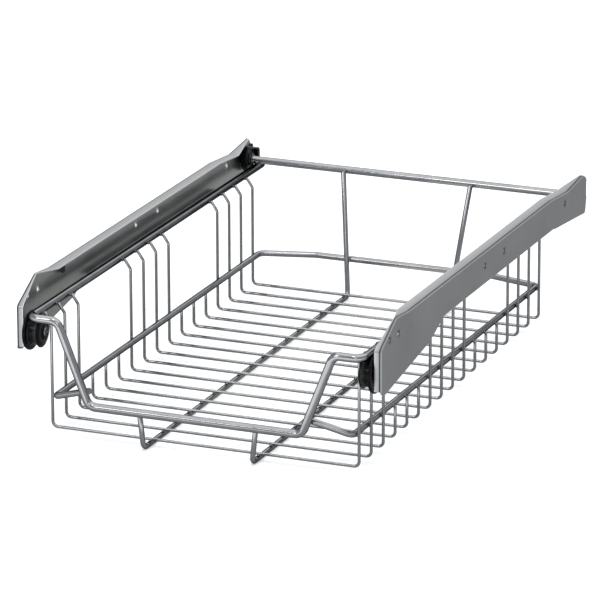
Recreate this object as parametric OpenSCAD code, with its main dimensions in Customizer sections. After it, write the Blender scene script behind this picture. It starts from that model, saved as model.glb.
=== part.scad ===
// Pull-out wire basket on two pressed steel cabinet rails.
// X runs across the cabinet, +Y points to its back and +Z is up.
// The origin is under the middle of the whole, at the height of the lowest wires.
// The basket is drawn pushed in, with its rear rollers at the back of the rails.

/* [Rails] */
// Width over both rails, which is the clear width of the cabinet
rail_span = 364; // [300:1:564]
// Length of each rail
rail_len = 556; // [540:1:640]
// Thickness of the rail's sheet steel
sheet_t = 1.2; // [1:0.1:1.5]
// Depth of the flange over the channel
top_flange = 12; // [11:0.5:13]
// Depth of the flange that the rear roller runs on
bottom_flange = 11.5; // [11:0.5:12.5]
// Depth of the flange along the upright front edge of the rail
front_flange = 7; // [5:0.5:8]
// Depth of the flange where the sloping front corner meets the top
kink_flange = 3; // [2.5:0.5:5]
// Depth of the flange at the crest over the rear roller
crest_flange = 4; // [3:0.5:6]
// Height of the upright front edge of the rail
front_edge_h = 42; // [34:1:46]
// How far the front edge ends below the middle of the front roller
front_drop = 16; // [12:1:18]
// How far the sloping front corner of the rail reaches back
chamfer_len = 39; // [30:1:46]
// Rise of the top edge at the end of that corner
kink_rise = 3; // [0:0.5:4]
// Dip of the top flange that holds the rear roller when the basket is shut
rear_dip = 4; // [3:0.5:5]
// Distance from the rail's front edge to the lowest point of its belly
belly_back = 124; // [116:1:130]
// Drop of the belly below the channel
belly_drop = 13; // [9:0.5:14]
// Drop of the rail's rear foot below the channel
foot_drop = 8; // [5:0.5:9]
// Radius of the screw holes in the rail
screw_hole_r = 2.25; // [1.8:0.05:2.6]
// Distance between the three main screw holes
screw_pitch = 224; // [192:32:224]
// Distance from the rail's front edge to its first main screw hole
screw_front = 44; // [38:1:50]

/* [Basket] */
// Number of thin cross wires in each group, front to back: long, short, long, short, long
wire_groups = [3, 3, 4, 3, 4];
// Diameter of the thin cross wires
cross_d = 2.9; // [2.4:0.1:3.2]
// Diameter of the frame wire that forms the sides and the front dip
frame_d = 8; // [7:0.5:8.5]
// Diameter of the belt wire round the basket
belt_d = 6.2; // [5:0.1:7]
// Diameter of the two base wires
base_d = 5; // [4:0.1:6]
// Diameter of the rear cross rod
rod_d = 7.5; // [6:0.5:8]
// Height of the frame wire over the floor wires
side_rise = 111.3; // [90:0.1:130]
// Height of the belt wire over the floor wires
belt_rise = 31; // [25:0.5:40]
// Height of the bottom of the front dip over the floor wires
dip_rise = 31.8; // [28:0.1:45]
// How far each base wire lies from the middle of the floor
base_x = 54.5; // [45:0.5:70]
// Sideways lean of the base wires, in degrees
base_lean = 6.4; // [4:0.1:8]
// Step outward of the long cross wires just below the frame wire
shoulder = 6.5; // [5.5:0.1:7]
// Height of that step
shoulder_h = 9.5; // [8:0.5:11]
// Bend radius of the thin cross wires, at their middle line
cross_bend = 5; // [3:0.5:7]
// Bend radius of the frame wire, at its middle line
frame_bend = 10; // [8:0.5:12]
// Bend radius of the belt wire, at its middle line
belt_bend = 8; // [6:0.5:9]
// Bend radius of the base wires, at their middle line
base_bend = 6; // [4:0.5:7]
// Width of the front dip at its bottom
dip_w = 213; // [180:1:240]
// How far each leg of the dip spreads toward its top
leg_spread = 31; // [20:1:34]
// How far the front wire lies out in front of the rails
front_overhang = 9.6; // [6:0.2:14]
// Distance from the front wire to the first cross wire
front_gap = 22; // [20:0.5:28]
// Distance from the last cross wire to the rear rod
rod_gap = 39.5; // [36:0.5:46]
// How far the frame wire's ends reach past the rear rod
side_end_back = 13; // [11:0.5:15]
// Width of the straight middle stretch of the belt at the back
belt_back_w = 187; // [150:1:210]
// Distance from the last cross wire to the belt's rear corners
belt_corner_back = 7.5; // [6:0.5:9]
// Rise of the belt's front ends, which meet the legs of the dip
belt_end_rise = 13; // [8:0.5:16]

/* [Rollers] */
// Travel of the basket
travel = 430; // [300:5:430]
// Radius of the rear rollers
rear_roller_r = 12.7; // [12:0.1:14]
// Width of the rear rollers' running face
rear_roller_w = 5.2; // [4:0.1:5.4]
// Radius of the rear rollers' hubs
rear_hub_r = 6.5; // [6:0.1:7]
// Radius of the front roller's groove floor
groove_r = 13.6; // [13:0.1:14]
// Height of the front roller's inner rim over its groove
inner_rim_h = 1.8; // [1:0.1:2]
// Height of the front roller's outer rim over its groove
outer_rim_h = 5.2; // [4:0.1:6]
// Thickness of the front roller's outer rim
outer_rim_w = 3; // [2:0.1:3.5]
// Radius of the fixed pins that carry the front rollers
pin_r = 3.5; // [3:0.1:4]
// Distance from the rail's front edge to these pins
pin_back = 12; // [11:0.5:14]
// Depth of the plastic stop at the back of the channel
stop_len = 6; // [4:0.5:8]

/* [Clearances] */
// Gap between wires at their welds
weld_gap = 0.05; // [0.02:0.01:0.1]
// Running gap between a roller and what it rolls on
roll_gap = 0.2; // [0.1:0.05:0.3]
// Radial clearance of a roller or washer on its pin
bore_gap = 0.05; // [0.02:0.01:0.1]
// Gap on each side of a roller
side_gap = 0.3; // [0.2:0.05:0.5]
// Gap between the bottom flange and the frame wire beside it
flange_gap = 0.5; // [0.3:0.1:1]

/* [Hidden] */
$fn = 48;
// Heights of the wires' middle lines, and of the channel
floor_z = base_d + cross_d / 2 + weld_gap;
base_z = base_d / 2;
belt_z = floor_z + belt_rise;
dip_z = floor_z + dip_rise;
side_z = floor_z + side_rise;
rod_z = side_z + (frame_d + rod_d) / 2 + weld_gap;
pin_z = side_z - frame_d / 2 - roll_gap - groove_r;
rail_top = rod_z + rear_roller_r + roll_gap + rear_dip + sheet_t;
rail_bottom = rod_z - rear_roller_r - roll_gap - sheet_t;
// Places across the basket, for its right-hand side
rail_x = rail_span / 2;
web_x = rail_x - sheet_t;
side_x = rail_x - bottom_flange - flange_gap - frame_d / 2;
long_top_x = side_x - (frame_d + cross_d) / 2 - weld_gap;
cross_x = long_top_x - shoulder;
belt_x = cross_x - (cross_d + belt_d) / 2 - weld_gap;
leg_top_x = dip_w / 2 + leg_spread;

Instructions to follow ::
Return exactly the opening lines of the listing above, ending with the line that has "screw_front = 44; // [38:1:50]".

The response ::
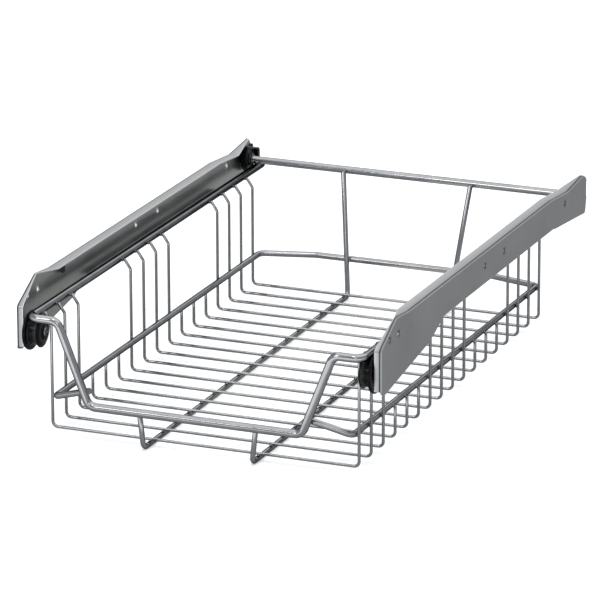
Recreate this object as parametric OpenSCAD code, with its main dimensions in Customizer sections. After it, write the Blender scene script behind this picture. It starts from that model, saved as model.glb.
=== part.scad ===
// Pull-out wire basket on two pressed steel cabinet rails.
// X runs across the cabinet, +Y points to its back and +Z is up.
// The origin is under the middle of the whole, at the height of the lowest wires.
// The basket is drawn pushed in, with its rear rollers at the back of the rails.

/* [Rails] */
// Width over both rails, which is the clear width of the cabinet
rail_span = 364; // [300:1:564]
// Length of each rail
rail_len = 556; // [540:1:640]
// Thickness of the rail's sheet steel
sheet_t = 1.2; // [1:0.1:1.5]
// Depth of the flange over the channel
top_flange = 12; // [11:0.5:13]
// Depth of the flange that the rear roller runs on
bottom_flange = 11.5; // [11:0.5:12.5]
// Depth of the flange along the upright front edge of the rail
front_flange = 7; // [5:0.5:8]
// Depth of the flange where the sloping front corner meets the top
kink_flange = 3; // [2.5:0.5:5]
// Depth of the flange at the crest over the rear roller
crest_flange = 4; // [3:0.5:6]
// Height of the upright front edge of the rail
front_edge_h = 42; // [34:1:46]
// How far the front edge ends below the middle of the front roller
front_drop = 16; // [12:1:18]
// How far the sloping front corner of the rail reaches back
chamfer_len = 39; // [30:1:46]
// Rise of the top edge at the end of that corner
kink_rise = 3; // [0:0.5:4]
// Dip of the top flange that holds the rear roller when the basket is shut
rear_dip = 4; // [3:0.5:5]
// Distance from the rail's front edge to the lowest point of its belly
belly_back = 124; // [116:1:130]
// Drop of the belly below the channel
belly_drop = 13; // [9:0.5:14]
// Drop of the rail's rear foot below the channel
foot_drop = 8; // [5:0.5:9]
// Radius of the screw holes in the rail
screw_hole_r = 2.25; // [1.8:0.05:2.6]
// Distance between the three main screw holes
screw_pitch = 224; // [192:32:224]
// Distance from the rail's front edge to its first main screw hole
screw_front = 44; // [38:1:50]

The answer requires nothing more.